Fans coming back to Chiefs, but will the noise return to Arrowhead?


09/12/2013 3:23 PM

05/16/2014 10:12 AM

Derrick Johnson smiles when you ask him about the loudest noise he’s ever heard in Arrowhead Stadium.

He is the team’s foremost expert on the subject. This is his ninth season in Kansas City. Sunday will be his 124th game. None of his teammates have been here as long, none have played as many games for the Chiefs. So Johnson smiles at the question. He does not hesitate.

“Monday night,” he says, referring to the first game of the “New” Arrowhead in 2010. “The opener. That was the loudest. We couldn’t even make our checks. Crazy. It’ll be kind of like that this Sunday.”

Not quite, but close enough. Chiefs officials are expecting the biggest crowd in years this weekend — at least since the playoff game after that 2010 season, and perhaps even before that.

Some of this, of course, is the opponent. Cowboys fans are everywhere (unfortunately), and a significant chunk at Arrowhead on Sunday will be cheering for Tony Romo — not Alex Smith.

But most of this is local.
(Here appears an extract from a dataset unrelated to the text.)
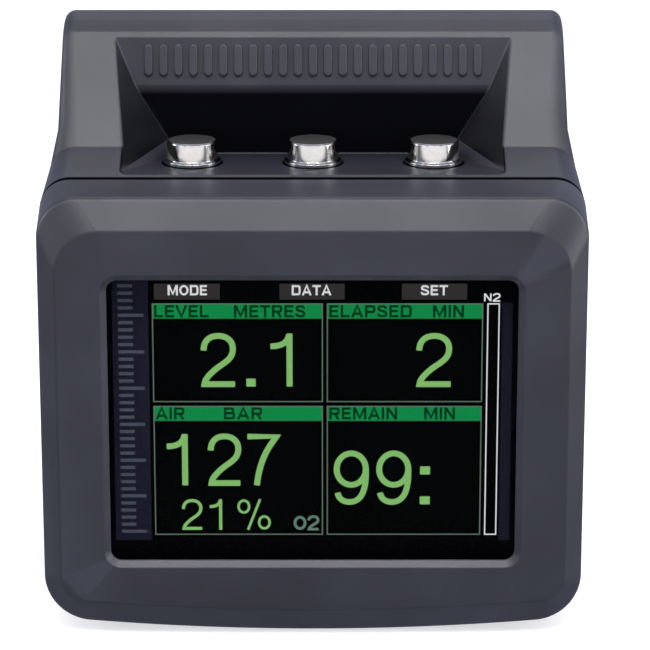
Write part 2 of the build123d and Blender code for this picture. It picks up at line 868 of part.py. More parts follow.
# Chassis plate behind the board, with a tray for the battery
chassis_back = chassis_depth + chassis_thickness
tray_size = (battery_size[0] + 3.0, battery_size[2] + 3.0)
tray_play = 0.6
tray_radius = 1.5
tray_wall_height = 4.0
with BuildPart() as inner_chassis:
    with BuildSketch(upright(chassis_depth)):
        with Locations((0, battery_z)):
            RectangleRounded(*tray_size, tray_radius)
        for z in (chassis_spots[0][1], chassis_spots[2][1]):
            with Locations((0, z)):
                RectangleRounded(2 * ear_reach, ear_size, tray_radius)
    extrude(amount=-chassis_thickness)
    with BuildSketch(upright(chassis_back)):
        with Locations((0, battery_z)):
            RectangleRounded(*tray_size, tray_radius)
            Rectangle(battery_size[0] + tray_play, battery_size[2] + tray_play, mode=Mode.SUBTRACT)
    extrude(amount=-tray_wall_height)
    with BuildSketch(upright(board_back)):
        with Locations(*chassis_spots):
            Circle(chassis_boss_radius)
    extrude(amount=board_back - chassis_depth)
    with BuildSketch(upright(board_back)):
        with Locations(*chassis_spots):
            Circle(chassis_screw_radius + screw_play)
    extrude(amount=board_back - chassis_back, mode=Mode.SUBTRACT)
save(inner_chassis, "inner_chassis")
chassis_screws = screws(
    chassis_spots,
    chassis_screw_tip,
    chassis_back,
    chassis_screw_radius,
    chassis_head_radius,
    chassis_head_thickness,
)
save(chassis_screws, "chassis_screws")

# Battery on a thin foam pad
pad_thickness = 0.5
pad_margin = 2.0
battery_radius = 1.2
battery_edge_round = 1.0
with BuildPart() as battery_pad:
    with BuildSketch(upright(chassis_back)):
        with Locations((0, battery_z)):
            Rectangle(battery_size[0] - 2 * pad_margin, battery_size[2] - 2 * pad_margin)
    extrude(amount=-pad_thickness)
save(battery_pad, "battery_pad")

with BuildPart() as battery_cell:
    with BuildSketch(upright(chassis_back + pad_thickness)):
        with Locations((0, battery_z)):
            RectangleRounded(battery_size[0], battery_size[2], battery_radius)
    extrude(amount=-battery_size[1])
    fillet(battery_cell.edges().group_by(Axis.Y)[-1], radius=battery_edge_round)
save(battery_cell, "battery_cell")

# Button board under the deck, its screws and its switches
button_board_width = 7.0
button_board_radius = 1.0
with BuildPart() as button_board:
    with BuildSketch(Plane.XY.offset(button_board_low)):
        with Locations((0, button_y)):
            RectangleRounded(2 * button_board_half, button_board_width, button_board_radius)
        with Locations(*board_screw_spots):
            Circle(board_screw_radius + screw_play, mode=Mode.SUBTRACT)
    extrude(amount=button_board_thickness)
save(button_board, "button_board")

with BuildPart() as button_board_screws:
    with BuildSketch(Plane.XY.offset(button_board_low)):
        with Locations(*board_screw_spots):
            Circle(board_screw_radius)
    extrude(amount=board_screw_length)
    with BuildSketch(Plane.XY.offset(button_board_low)):
        with Locations(*board_screw_spots):
            Circle(board_head_radius)
    extrude(amount=-board_head_thickness)
save(button_board_screws, "button_board_screws")

switch_size = 4.4
switch_body_height = 1.6
switch_plunger_radius = 1.0
with BuildPart() as tact_switches:
    with BuildSketch(Plane.XY.offset(button_board_high)):
        with Locations(*button_spots):
            Rectangle(switch_size, switch_size)
    extrude(amount=switch_body_height)
    with BuildSketch(Plane.XY.offset(button_board_high)):
        with Locations(*button_spots):
            Circle(switch_plunger_radius)
    extrude(amount=switch_top - button_board_high)
save(tact_switches, "tact_switches")


flex_bend_radius = 0.8
flex_thickness = 0.2
flex_gap = 0.1
button_flex_width = 8.0


def flex(points, centre_x, width):
    """Flat flexible circuit bent along a path given as depths and heights."""
    with BuildPart() as strip:
        with BuildSketch(Plane.YZ.offset(centre_x - width / 2)):
            with BuildLine():
                FilletPolyline(*[(front_y + depth, z) for depth, z in points], radius=flex_bend_radius)
            trace(line_width=flex_thickness)
        extrude(amount=width)
    return strip


flex_line = board_back + flex_gap
panel_foot = panel_z - panel_size[1] / 2
display_flex_depth = 4.0
display_flex_low = 8.4
display_flex_end = 14.0
display_flex = flex(
    [
        (display_flex_depth, panel_foot),
        (display_flex_depth, display_flex_low),
        (flex_line, display_flex_low),
        (flex_line, display_flex_end),
    ],
    panel_x,
    flex_width,
)
save(display_flex, "display_flex")
board_under = button_board_low - flex_gap
button_flex_depth = 18.5
button_flex_end = 41.0
button_flex = flex(
    [
        (button_flex_depth, board_under),
        (flex_line, board_under),
        (flex_line, button_flex_end),
    ],
    0,
    button_flex_width,
)
save(button_flex, "button_flex")


# Push buttons: everything is turned about the button's own upright axis
clip_mouth = 1.7


def button_plane(x):
    """Upright plane through a button's axis, for profiles given as radius and height."""
    return Plane(origin=(x, button_y, 0), x_dir=(1, 0, 0), z_dir=(0, -1, 0))


oring_high = oring_low + oring_section
guide_foot = guide_low - guide_flange
clip_high = guide_foot - stem_gap
clip_low = clip_high - clip_thickness
cap_profile = [
    (0, cap_high),
    (cap_radius - cap_chamfer, cap_high),
    (cap_radius, cap_high - cap_chamfer),
    (cap_foot_radius, brim_top + cap_foot_rise),
    (brim_radius, brim_top),
    (brim_radius, brim_low),
    (cap_bore_radius, brim_low),
    (cap_bore_radius, cap_ceiling),
    (stem_radius, cap_ceiling),
    (stem_radius, oring_high),
    (oring_inner_radius, oring_high),
    (oring_inner_radius, oring_low),
    (stem_radius, oring_low),
    (stem_radius, clip_high),
    (clip_groove_radius, clip_high),
    (clip_groove_radius, clip_low),
    (stem_radius, clip_low),
    (stem_radius, stem_low),
    (0, stem_low),
]
for side, button_x in button_xs.items():
    with BuildPart() as button_cap:
        with BuildSketch(button_plane(button_x)):
            with BuildLine():
                Polyline(*cap_profile, close=True)
            make_face()
        revolve(axis=Axis((button_x, button_y, 0), (0, 0, 1)))
    save(button_cap, f"button_cap_{side}")

    with BuildPart() as button_oring:
        with BuildSketch(button_plane(button_x)):
            with Locations(((oring_inner_radius + stem_radius) / 2, (oring_low + oring_high) / 2)):
                Circle((stem_radius - oring_inner_radius) / 2)
        revolve(axis=Axis((button_x, button_y, 0), (0, 0, 1)))
    save(button_oring, f"button_oring_{side}")

    with BuildPart() as button_clip:
        with BuildSketch(Plane.XY.offset(clip_low)):
            with Locations((button_x, button_y)):
                Circle(clip_radius)
                Circle(clip_groove_radius, mode=Mode.SUBTRACT)
            with Locations((button_x, button_y + clip_radius)):
                Rectangle(clip_mouth, 2 * clip_radius, mode=Mode.SUBTRACT)
        extrude(amount=clip_thickness)
    save(button_clip, f"button_clip_{side}")

    with BuildPart() as button_guide:
        with BuildSketch(Plane.XY.offset(guide_foot)):
            with Locations((button_x, button_y)):
                Circle(guide_flange_radius)
        extrude(amount=guide_flange)
        with BuildSketch(Plane.XY.offset(guide_low)):
            with Locations((button_x, button_y)):
                Circle(guide_radius)
        extrude(amount=counterbore_low - guide_low)
        with BuildSketch(Plane.XY.offset(guide_foot)):
            with Locations((button_x, button_y)):
                Circle(stem_radius + guide_clearance)
        extrude(amount=counterbore_low - guide_foot, mode=Mode.SUBTRACT)
    save(button_guide, f"button_guide_{side}")

    spring_height = cap_ceiling - counterbore_low - spring_wire
    spring_foot = counterbore_low + spring_wire / 2
    with BuildPart() as button_spring:
        with BuildLine():
            Helix(
                pitch=spring_height / spring_turns,
                height=spring_height,
                radius=spring_radius,
                center=(button_x, button_y, spring_foot),
            )
        with BuildSketch(
            Plane(origin=(button_x + spring_radius, button_y, spring_foot), z_dir=(0, 1, 0))
        ):
            Circle(spring_wire / 2)
        sweep(is_frenet=True)
    save(button_spring, f"button_spring_{side}")
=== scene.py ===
"""Looks of the wrist dive computer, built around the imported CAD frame. Metres, display facing -Y, +Z up."""
import json
import math

import bmesh
import bpy
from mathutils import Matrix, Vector


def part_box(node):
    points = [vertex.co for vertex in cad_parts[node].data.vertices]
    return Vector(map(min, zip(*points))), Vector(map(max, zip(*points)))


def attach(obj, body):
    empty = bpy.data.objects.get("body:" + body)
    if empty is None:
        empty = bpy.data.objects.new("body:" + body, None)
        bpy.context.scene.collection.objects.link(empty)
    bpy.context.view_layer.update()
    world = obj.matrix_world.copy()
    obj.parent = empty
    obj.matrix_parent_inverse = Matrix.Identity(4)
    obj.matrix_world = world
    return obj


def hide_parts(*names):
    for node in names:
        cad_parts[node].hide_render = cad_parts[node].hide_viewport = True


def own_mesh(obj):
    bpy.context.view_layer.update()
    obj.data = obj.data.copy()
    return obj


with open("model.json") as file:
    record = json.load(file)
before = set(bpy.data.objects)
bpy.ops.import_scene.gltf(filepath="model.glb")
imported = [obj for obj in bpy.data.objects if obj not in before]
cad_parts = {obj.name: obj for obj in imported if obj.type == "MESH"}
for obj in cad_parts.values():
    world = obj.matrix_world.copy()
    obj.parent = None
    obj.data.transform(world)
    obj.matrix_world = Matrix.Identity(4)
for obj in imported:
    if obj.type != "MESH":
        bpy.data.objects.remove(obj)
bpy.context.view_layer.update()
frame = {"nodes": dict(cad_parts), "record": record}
nodes = frame["nodes"]
MM = 0.001
SIDES = ("left", "middle", "right")

# ---------------------------------------------------------------- places taken from the frame
bezel_low, bezel_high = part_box("front_bezel")
housing_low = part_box("rear_housing")[0]
panel_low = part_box("lcd_panel")[0]
window_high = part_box("bezel_window")[1]
cap_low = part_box("button_cap_middle")[0]
front_y = bezel_low.y
seam_front = bezel_high.y
seam_back = housing_low.y

# The pocket under the hood: its deck, the foot of its slanted band, its depth and half its width
DECK_Z = cap_low.z + 7.25 * MM
BAND_Z = 68.3 * MM
POCKET_FRONT = front_y + 13.0 * MM
POCKET_BACK = front_y + 27.0 * MM
POCKET_HALF = 25.0 * MM
# The hood's crown, where the pocket's side facets end
CROWN_Z = 74.6 * MM
CROWN_Y = front_y + 28.9 * MM
CROWN_HALF = 26.6 * MM
# The painted shade in the deck's rear corner lies between the outer buttons only
CREASE_HALF = 18.0 * MM
# How far the painted shade of the seam reaches over its two lips, and how fast it ends
SEAM_REACH = 0.26 * MM
SEAM_FADE = 0.06 * MM
# Share of its sheen that plastic keeps under full painted shade, where little light reaches
SHEEN_IN_PAINTED_SHADE = 0.04


# ---------------------------------------------------------------- node helpers
class Shader:
    """Small helper that wires a node tree in reading order."""

    def __init__(self, name):
        self.material = bpy.data.materials.new(name)
        self.material.use_nodes = True
        self.tree = self.material.node_tree
        self.tree.nodes.clear()
        self.output = self.tree.nodes.new("ShaderNodeOutputMaterial")
        self.bsdf = self.add("ShaderNodeBsdfPrincipled")
        self.link(self.bsdf.outputs["BSDF"], self.output.inputs["Surface"])
        self.coords = self.add("ShaderNodeTexCoord").outputs["Object"]

    def add(self, kind, **settings):
        node = self.tree.nodes.new(kind)
        for key, value in settings.items():
            setattr(node, key, value)
        return node

    def link(self, source, target):
        self.tree.links.new(source, target)

    def set(self, **values):
        for key, value in values.items():
            self.bsdf.inputs[key.replace("_", " ")].default_value = value

    def noise(self, scale, detail=3.0, roughness=0.5, stretch=None):
        """Noise in object space. Scale is in features per metre."""
        texture = self.add("ShaderNodeTexNoise")
        texture.inputs["Scale"].default_value = scale
        texture.inputs["Detail"].default_value = detail
        texture.inputs["Roughness"].default_value = roughness
        source = self.coords
        if stretch:
            mapping = self.add("ShaderNodeMapping")
            mapping.inputs["Scale"].default_value = stretch
            self.link(source, mapping.inputs["Vector"])
            source = mapping.outputs["Vector"]
        self.link(source, texture.inputs["Vector"])
        return texture.outputs["Fac"]

    def ramp(self, source, stops):
        """Colour ramp. Stops are (position, rgb)."""
        node = self.add("ShaderNodeValToRGB")
        while len(node.color_ramp.elements) < len(stops):
            node.color_ramp.elements.new(0.5)
        for element, (position, colour) in zip(node.color_ramp.elements, stops):
            element.position = position
            element.color = (*colour, 1.0)
        self.link(source, node.inputs["Fac"])
        return node.outputs["Color"]

    def spread(self, source, low, high, from_low=0.3, from_high=0.7):
        """Maps a number from one range onto another and holds it at the ends. The first suits a noise."""
        node = self.add("ShaderNodeMapRange")
        node.inputs["From Min"].default_value = from_low
        node.inputs["From Max"].default_value = from_high
        node.inputs["To Min"].default_value = low
        node.inputs["To Max"].default_value = high
        self.link(source, node.inputs["Value"])
        return node.outputs["Result"]

    def mix(self, factor, first, second, blend="MIX"):
        """Blends two colours or grey values."""
        node = self.add("ShaderNodeMix", data_type="RGBA", blend_type=blend)
        if isinstance(factor, float):
            node.inputs["Factor"].default_value = factor
        else:
            self.link(factor, node.inputs["Factor"])
        for value, socket in ((first, node.inputs[6]), (second, node.inputs[7])):
            if isinstance(value, tuple):
                socket.default_value = (*value, 1.0)
            else:
                self.link(value, socket)
        return node.outputs[2]

    def bumps(self, layers, edge_radius=None):
        """Chain of bump nodes. Layers are (height source, depth in metres)."""
        normal = None
        if edge_radius:
            bevel = self.add("ShaderNodeBevel", samples=6)
            bevel.inputs["Radius"].default_value = edge_radius
            normal = bevel.outputs["Normal"]
        for height, depth in layers:
            bump = self.add("ShaderNodeBump")
            bump.inputs["Strength"].default_value = 1.0
            bump.inputs["Distance"].default_value = depth
            self.link(height, bump.inputs["Height"])
            if normal:
                self.link(normal, bump.inputs["Normal"])
            normal = bump.outputs["Normal"]
        if normal:
            self.link(normal, self.bsdf.inputs["Normal"])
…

Most of what the Chiefs are expecting and Kansas City is experiencing can be explained right here. In Kansas City. By the Chiefs. Season-ticket sales are up, compared to last year, and TV ratings for preseason games rose about 20 percent.

The Chiefs turned off far too many fans last year. Now, it’s like none of it ever happened. It’s the 1990s again. Amazing how far they’ve come, and how quickly.
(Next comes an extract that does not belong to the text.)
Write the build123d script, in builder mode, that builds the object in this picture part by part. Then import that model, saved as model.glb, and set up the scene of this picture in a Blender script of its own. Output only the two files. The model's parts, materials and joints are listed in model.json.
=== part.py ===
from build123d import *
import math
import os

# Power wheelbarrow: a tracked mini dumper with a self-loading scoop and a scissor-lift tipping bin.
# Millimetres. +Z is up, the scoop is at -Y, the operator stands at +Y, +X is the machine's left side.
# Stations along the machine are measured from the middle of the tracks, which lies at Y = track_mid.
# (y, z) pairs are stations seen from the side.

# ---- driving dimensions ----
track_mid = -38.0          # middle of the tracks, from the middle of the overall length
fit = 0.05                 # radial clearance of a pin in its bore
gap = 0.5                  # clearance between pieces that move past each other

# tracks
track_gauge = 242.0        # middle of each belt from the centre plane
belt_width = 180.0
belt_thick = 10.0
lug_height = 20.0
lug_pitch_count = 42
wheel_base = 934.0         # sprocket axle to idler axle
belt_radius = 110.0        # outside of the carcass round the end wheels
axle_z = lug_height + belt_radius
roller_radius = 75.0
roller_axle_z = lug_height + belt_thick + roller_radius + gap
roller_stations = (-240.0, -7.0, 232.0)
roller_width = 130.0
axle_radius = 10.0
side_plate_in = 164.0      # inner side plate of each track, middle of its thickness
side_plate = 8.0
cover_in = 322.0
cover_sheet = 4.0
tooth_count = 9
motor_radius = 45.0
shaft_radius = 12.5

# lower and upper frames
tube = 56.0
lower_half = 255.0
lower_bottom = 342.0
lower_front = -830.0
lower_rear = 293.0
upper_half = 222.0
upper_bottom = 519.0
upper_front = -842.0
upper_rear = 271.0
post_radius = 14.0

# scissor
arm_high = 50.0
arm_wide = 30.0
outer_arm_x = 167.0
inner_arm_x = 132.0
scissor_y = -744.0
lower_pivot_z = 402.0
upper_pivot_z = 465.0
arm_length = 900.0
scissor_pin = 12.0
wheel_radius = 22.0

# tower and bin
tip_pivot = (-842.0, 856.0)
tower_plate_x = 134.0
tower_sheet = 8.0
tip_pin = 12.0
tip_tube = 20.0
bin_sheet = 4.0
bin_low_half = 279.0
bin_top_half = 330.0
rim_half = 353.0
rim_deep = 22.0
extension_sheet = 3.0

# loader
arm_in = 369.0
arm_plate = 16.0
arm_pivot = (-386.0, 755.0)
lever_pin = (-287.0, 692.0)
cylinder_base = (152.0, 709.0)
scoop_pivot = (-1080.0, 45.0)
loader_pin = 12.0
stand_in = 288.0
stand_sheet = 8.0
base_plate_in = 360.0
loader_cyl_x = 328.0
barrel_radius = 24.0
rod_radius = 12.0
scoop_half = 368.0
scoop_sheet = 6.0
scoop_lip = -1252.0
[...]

The story of the rise and fall and now hopeful rise again of the Chiefs can be told through Arrowhead Stadium. When the Chiefs are good, they are great at home. Fans park outside the gates, waiting to be let inside, often firing up their grills so that they’re tailgating before they start tailgating.

On its best days, Arrowhead’s energy seems to jump out of the TV screen — and into opponents’ heads. Arrowhead effectively won that Monday night game Johnson referred to. The Chargers had three delay-of-game penalties and called two timeouts because of crowd noise.

“Arrowhead helps you win games,” Johnson says.

When the Chiefs are bad, Arrowhead can be a depressing place. The empty gold seats are an eyesore on TV, and opposing teams need not bother pumping crowd noise into their practices that week. Last year, based on old information, the Ravens made sure to practice all week with speakers blaring only to play on Sunday in a half-empty stadium. There were stories around town of fans being unable to give their tickets away.

As much as perhaps any team in the NFL, the Chiefs’ success has always been tied directly to their home stadium. When they were one of the league’s most victorious teams of the 1990s, they were 63-17 at home. Four times, they either went undefeated at home or lost only once. In three other seasons, they lost just twice at home.

Every team is better at home than on the road, of course, but the Chiefs have an especially symbiotic relationship with their fans.

In their three playoff seasons this century, the Chiefs have been 21-3 (.875) at home and 11-13 (.458) on the road. As a point of reference, last year’s playoff teams were 76-19-1 (.800) at home and 58-38 (.604) on the road.

The last two seasons, as fans felt increasingly disconnected from and pushed away by the front office, Arrowhead became something like a neutral-site game — the Chiefs actually had a slightly better record on the road (5-11) than at home (4-12).

That won’t be true this year, even with a gimme road game last week in Jacksonville. The Chiefs are an improved but flawed team that will be as good as a regained home-field advantage will allow.

Most times, after a bottoming-out, it might take a few years to recapture fans. Ticket-buying habits are usually formed off the most recent season, which makes what’s happening in Kansas City so interesting.

It’s like an entire fan base has agreed to catch amnesia about the last two years. Like it never happened. Selective short-term memory loss is in everyone’s best interests here.

The last time the Chiefs played a home game, Arrowhead was half-empty. Marty McDonald was among a few other Chiefs fans who organized a movement to pay for those banners flying above Arrowhead before games.

No more banners, McDonald promises. The past is the past, even if it can’t be totally forgotten. His focus is on something else entirely.

“We see the potential for the old rocking ways of Arrowhead to return,” he says. “It’ll just be a fun experience, and you haven’t been able to say that about the Chiefs and Arrowhead in at least a few years.”